:: Data for this exercise ::

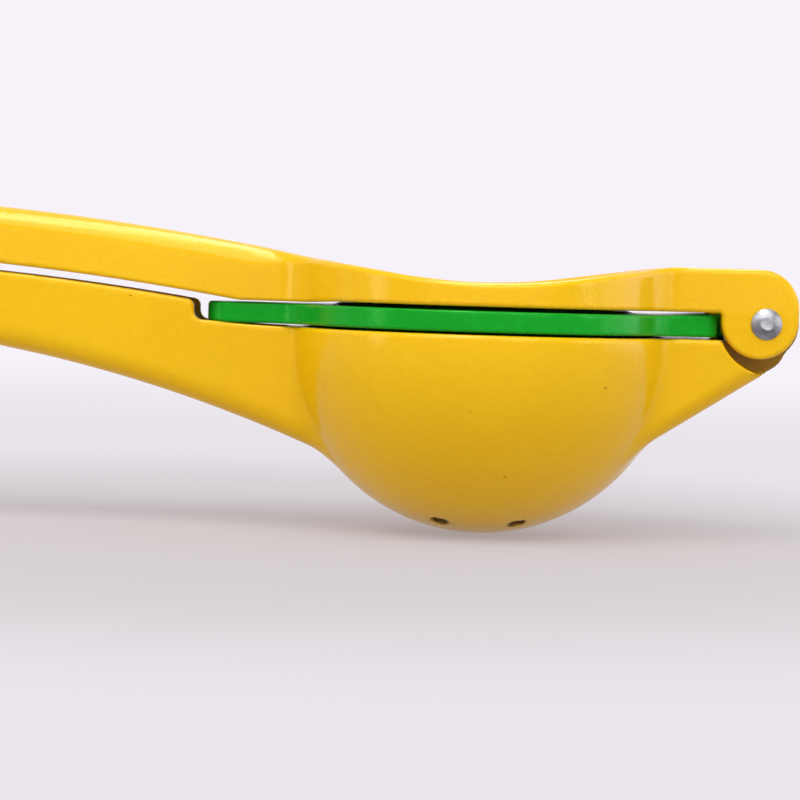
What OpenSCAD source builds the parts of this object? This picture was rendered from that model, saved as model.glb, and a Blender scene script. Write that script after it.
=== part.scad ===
// Hinged two-in-one citrus squeezer: a lemon bowl on the lower handle, a lime
// cup that swings between the handles, and a press on the upper handle, all
// three cast in aluminium and held by one rivet.
// Millimetres. +X runs from the handle ends to the hinge, +Y along the rivet
// and +Z up. The origin is on the ground under the middle of the tool.

/* [Lemon bowl] */
// Outer radius of the lemon bowl
bowl_r = 40; // [37:0.5:44]
// Wall of the lemon bowl
bowl_wall = 3; // [2.4:0.1:4]
// Height of the bowl's rim above the centre of its sphere
rim_h = 1.8; // [1:0.1:4]
// Bevel on the bowl's lip
lip_bevel = 0.6; // [0.3:0.1:0.9]
// Diameter of the drain holes in both bowls
drain_d = 3.2; // [2:0.1:4.5]
// Radius of the ring of drain holes in the lemon bowl
bowl_drain_r = 15.5; // [12:0.5:20]
// Drain holes in each ring
drain_count = 6; // [4:1:8]

/* [Lime cup] */
// Outer radius of the lime cup
cup_r = 30; // [28:0.5:32]
// Wall of the lime cup
cup_wall = 2.6; // [2:0.1:3.4]
// Thickness of the lime cup's flange, tab and arm
flange_t = 4.2; // [3:0.1:5]
// How far the flange's edge stays inside the bowl's edge
flange_inset = 0.6; // [0.2:0.1:1.5]
// Fillet under the flange, round the cup
flange_fillet = 1.8; // [0.8:0.1:2.2]
// Radius of the ring of drain holes in the lime cup
cup_drain_r = 10.5; // [8:0.5:14]
// Distance that the thumb tab sticks out of the bowl's edge
tab_len = 16.7; // [12:0.1:18]
// Width of the thumb tab
tab_w = 20; // [16:0.5:21]
// Rounding of the thumb tab's corners, seen from above
tab_round = 5; // [2:0.5:7]

/* [Press] */
// Outer radius of the press dome
press_r = 23; // [20:0.5:24]
// Wall of the press dome and of the plate round it
press_wall = 3; // [2.4:0.1:3.6]
// Lowest height of the press's rim above its underside
press_rim_h = 4.7; // [4.3:0.1:6]
// Width of the press's rim
press_rim_w = 3; // [2.4:0.1:5]
// Radius of the sag in the top of the rim, from handle to hinge
saddle_r = 125; // [110:1:160]
// Distance from the middle at which the sag runs out straight
saddle_half = 20; // [15:0.5:25]

/* [Handles] */
// Length of the handles outside the bowl's edge
handle_len = 115; // [95:1:130]
// Width of both handles
handle_w = 22; // [20:0.5:25]
// Height of the upper handle
grip_h = 11.6; // [10:0.1:14]
// Height of the lower handle near its end
low_grip_h = 12.9; // [11:0.1:16]
// Gap between the handles when the tool is shut
handle_gap = 1.6; // [1:0.1:3]
// Bend radius of the upper handle, at its underside
bend_r = 607.4; // [560:0.2:660]
// Bend radius of the lower handle's underside
low_bend_r = 291; // [280:1:310]
// Distance from the bowl's edge to where the upper handle starts to rise
lift_x = 12.8; // [10:0.1:16]
// Distance from the handle ends to where they run level
level_x = 7; // [7:0.5:12]
// Side walls of the handle channels
channel_side = 2.8; // [2.2:0.1:3.6]
// Web of the handle channels
channel_web = 3; // [2.4:0.1:3.8]
// Rounding of the upper handle's outer edges
grip_round = 4.5; // [3:0.1:5.5]
// Rounding of the lower handle's outer edges
low_grip_round = 5; // [3:0.1:6]
// Rounding of the handle ends, seen from above
end_round = 9; // [6:0.5:9.5]
// Diameter of the hanging hole through both handles
hang_d = 6; // [4:0.5:8]
// Distance from the handle ends to the hanging hole
hang_x = 9; // [8:0.5:14]
// Fillet between the handles and the round bodies
handle_fillet = 6; // [3:0.5:9]

/* [Thumb tab recess] */
// Distance from the tab's end to the step in the lower handle
step_gap = 2.8; // [2:0.1:6]
// Rise of the recess from the bowl's rim to the step
shelf_rise = 0.5; // [0.1:0.05:0.5]
// Fillet at the foot of the step
step_fillet = 2; // [1:0.1:2.4]

/* [Hinge] */
// Distance from the bowl's edge to the rivet
pin_x_out = 16.6; // [16:0.1:20]
// Height of the rivet above the bowl's rim
pin_rise = 3.5; // [3:0.1:4]
// Diameter of the rivet's shank
pin_d = 4.5; // [3.6:0.1:5]
// Radial clearance of the rivet in the leaves that turn on it
pin_play = 0.06; // [0.03:0.01:0.1]
// Radial clearance of the rivet in the ears that it is headed over
ear_play = 0.02; // [0.01:0.01:0.03]
// Diameter of the rivet's heads
head_d = 6.5; // [6:0.1:7.5]
// Height of the rivet's heads
head_h = 1.3; // [1:0.1:1.8]
// Gap between a rivet head and its ear
head_gap = 0.03; // [0.01:0.01:0.05]
// Width of the lime cup's knuckle
cup_knuckle_w = 12.4; // [10:0.2:14]
// Thickness of each knuckle on the lemon bowl
knuckle_t = 5.2; // [4:0.1:6]
// Thickness of each ear on the press
ear_t = 5; // [4:0.1:6]
// Side gap between neighbouring leaves
leaf_gap = 0.3; // [0.25:0.05:0.5]
// Radius of the lemon bowl's knuckles
knuckle_r = 7.4; // [6.8:0.1:7.9]
// Radius of the lime cup's knuckle
cup_knuckle_r = 7.8; // [6.8:0.1:8]
// Radius of the ears' rounded ends
ear_r = 7.8; // [7.6:0.1:8.2]
// Distance of the ears' centre from the rivet, towards the bowl
ear_back = 1.2; // [1:0.1:1.6]
// Height of the ears' lower centre above the rivet
ear_lift = 0.7; // [0.6:0.1:1.4]
// Room left round the rivet for the ears to turn in
ear_room = 9.8; // [9.7:0.1:10.5]
// Height of the press's neck between plate and ears
neck_h = 9; // [8:0.1:10]
// Distance from the rivet to the sloping underside of the lemon bowl's neck
neck_drop = 8; // [7.9:0.1:8.6]
// Slope of the lemon bowl's neck under the hinge in degrees
neck_slope = 32.5; // [30:0.5:36]
// Rounding of the press neck's upper edges
neck_round = 2.2; // [1:0.1:3]
// Rounding of the lemon bowl neck's lower edges
low_neck_round = 3.5; // [2:0.1:5]
// Fillet between the hinge necks and the round bodies
neck_fillet = 5; // [3:0.5:7]

/* [Fit] */
// Gap between the lemon bowl and the lime cup when the tool is shut
bowl_gap = 0.5; // [0.4:0.05:1.2]
// Gap between the lime cup and the press when the tool is shut
press_gap = 0.8; // [0.6:0.05:1.2]

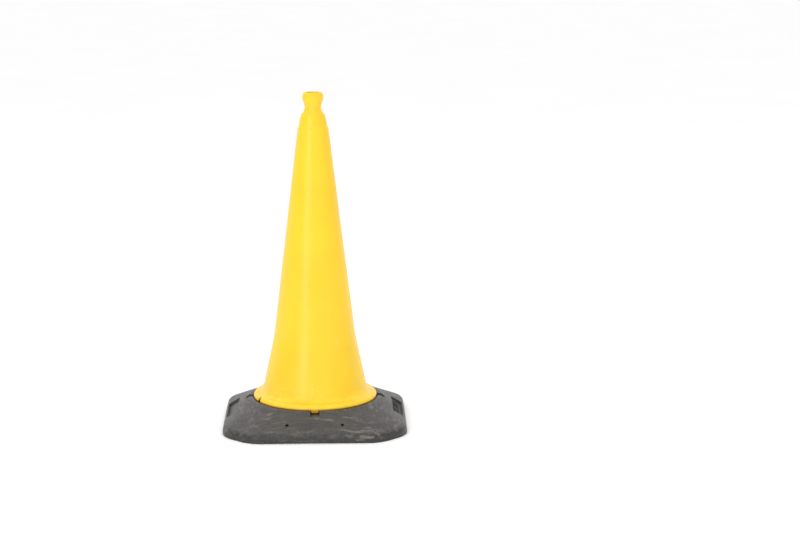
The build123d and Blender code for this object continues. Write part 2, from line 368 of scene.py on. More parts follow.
def moulded_polyethylene(yellow):
    """Polyethylene, moulded in a polished tool: a waxy satin skin that light enters a little way."""
    material = bpy.data.materials.new("Yellow moulded polyethylene")
    material.use_nodes = True
    tree = material.node_tree
    tree.nodes.clear()
    add = partial(add_node, tree)
    place = add("ShaderNodeTexCoord").outputs["Object"]
    height = add("ShaderNodeSeparateXYZ", {0: place}).outputs["Z"]

    # Pigment clouds about 120 mm across
    cloud = add("ShaderNodeTexNoise", {"Vector": place, "Scale": 8.0, "Detail": 3.0})
    shade = add("ShaderNodeMapRange", {"Value": cloud.outputs["Fac"], 1: 0.3, 2: 0.7, 3: 0.93, 4: 1.03})
    pigment = add(
        "ShaderNodeHueSaturation", {"Color": linear(yellow), "Value": shade.outputs["Result"]}
    ).outputs["Color"]

    # Upright draw marks, 4 mm apart and far longer than wide, where the core slid out of the tool
    drawn = add("ShaderNodeMapping", {"Vector": place, "Scale": (250.0, 250.0, 5.0)}).outputs["Vector"]
    marks = add("ShaderNodeTexNoise", {"Vector": drawn, "Scale": 1.0, "Detail": 4.0}).outputs["Fac"]

    # Scuffs: thin wandering lines, thicker low down where cones rub and are stacked
    warped = add("ShaderNodeTexNoise", {"Vector": place, "Scale": 34.0, "Detail": 6.0, "Distortion": 2.4})
    line = add("ShaderNodeMath", {0: warped.outputs["Fac"], 1: 0.5}, operation="SUBTRACT")
    line = add("ShaderNodeMath", {0: line.outputs[0]}, operation="ABSOLUTE")
    line = add("ShaderNodeMapRange", {"Value": line.outputs[0], 1: 0.0, 2: 0.012, 3: 1.0, 4: 0.0})
    patch = add("ShaderNodeTexNoise", {"Vector": place, "Scale": 17.0, "Detail": 3.0})
    patch = add("ShaderNodeMapRange", {"Value": patch.outputs["Fac"], 1: 0.5, 2: 0.66})
    low = add("ShaderNodeMapRange", {"Value": height, 1: 0.42, 2: 0.09, 3: 0.25, 4: 1.0})
    scuff = add("ShaderNodeMath", {0: line.outputs[0], 1: patch.outputs[0]}, operation="MULTIPLY")
    scuff = add("ShaderNodeMath", {0: scuff.outputs[0], 1: low.outputs[0]}, operation="MULTIPLY")
    scuffed = add(
        "ShaderNodeMix", {"Factor": scuff.outputs[0], 6: pigment, 7: linear("FFDF7A")}, data_type="RGBA"
    ).outputs[2]

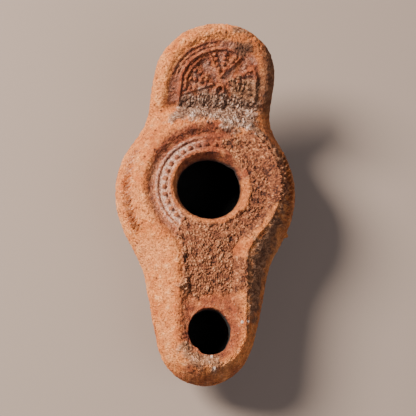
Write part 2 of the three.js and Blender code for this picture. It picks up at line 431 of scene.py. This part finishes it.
# Over the discus from below the filling hole round to its upper right, and down the channel, with a spill on
# its left and a bare place on its right.
def crust_cover(x, y):
    r, angle = polar(x, y)
    turned = (angle - crust_from) % 360 + crust_from
    outer = mix(23.9, 28.9, ease(-26, 0, angle)) if angle < 40 else mix(28.9, 19.5, ease(44, 76, angle))
    inner = 15.2 if angle < 30 else mix(13.4, 16.4, ease(50, 74, angle))
    sector = min(turned - crust_from, crust_to - turned) * math.radians(1) * r
    discus = min(r - inner, outer - r, sector)
    channel = min(x - crust_left, crust_right - x, 0.7 * (y - crust_end), r - 15, -10 - y)
    spill = 1.5 - math.hypot((x + 7.5) / 2.6, (y + 38) / 2.2)
    bare = (1 - math.hypot((x - 11.8) / 3.6, (y + 23.8) / 4.2)) * 3
    return ease(-0.5, 0.6, min(max(discus, channel, spill), -bare) + 1.15 * ragged(x, y, 3.2, 1.0))


# Whitish lime: across the valley at the root of the handle and a little way up its panel.
def lime_cover(x, y):
    if y < 16:
        return 0
    top = 5.6 - 0.25 * abs(x + 4) - up_panel(y)
    front = mix(25, 20.5, ease(0, 8, x))
    inside = min(x - lime_left - 0.6 * (y - 28), lime_right - x, y - front, top)
    return ease(-0.8, 1.6, inside + 2.6 * ragged(x, y, 2.6, 0.8))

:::

The request: Keep only those lines of the records that hold "three", and return them.

The completed task:
// three cast in aluminium and held by one rivet.
Write part 2 of the three.js and Blender code for this picture. It picks up at line 431 of scene.py. This part finishes it.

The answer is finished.